In the execution plan, you see it as Recursive union
QUERY PLAN
--------------------------------------------------------------------------------------------------------------------------------------
CTE Scan on leveln (cost=20.23..22.86 rows=131 width=72) (actual time=0.023..0.281 rows=14 loops=1)
CTE leveln
-> Recursive Union (cost=0.00..20.23 rows=131 width=46) (actual time=0.021..0.269 rows=14 loops=1)
-> Seq Scan on emp (cost=0.00..1.14 rows=1 width=46) (actual time=0.019..0.021 rows=1 loops=1)
Filter: (mgr IS NULL)
-> Hash Join (cost=0.33..1.65 rows=13 width=46) (actual time=0.054..0.058 rows=3 loops=4)

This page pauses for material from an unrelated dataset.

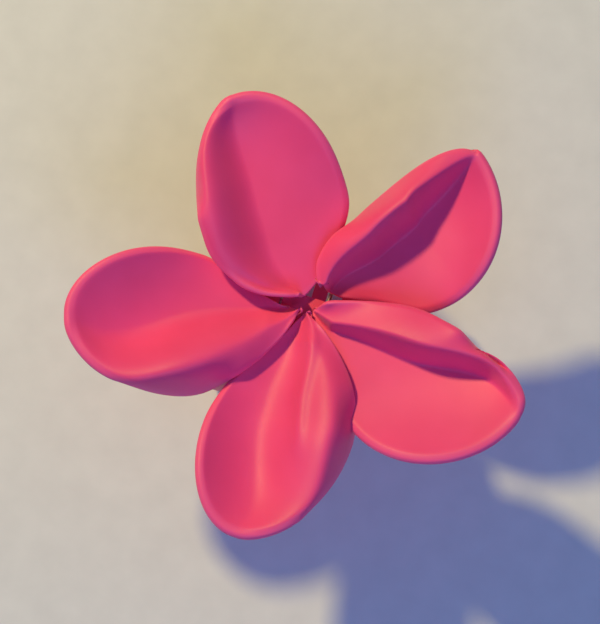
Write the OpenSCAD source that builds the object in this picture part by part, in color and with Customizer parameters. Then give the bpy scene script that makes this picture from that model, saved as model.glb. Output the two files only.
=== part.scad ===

Hash Cond: (emp_1.mgr = mgr.empno)
-> Seq Scan on emp emp_1 (cost=0.00..1.14 rows=14 width=14) (actual time=0.002..0.003 rows=14 loops=4)
-> Hash (cost=0.20..0.20 rows=10 width=36) (actual time=0.044..0.044 rows=4 loops=4)
-> WorkTable Scan on leveln mgr (cost=0.00..0.20 rows=10 width=36) (actual time=0.001..0.001 rows=4 loops=4)
The number of loops tells you how many time the second part was executed. All this runs the same in PostgreSQL and YugabyteDB. Here is the example on db<>fiddle: https://dbfiddle.uk/sChh3Y09
A final remark: the declaration is recursive but the execution is iterative, with a loop until no rows are returned.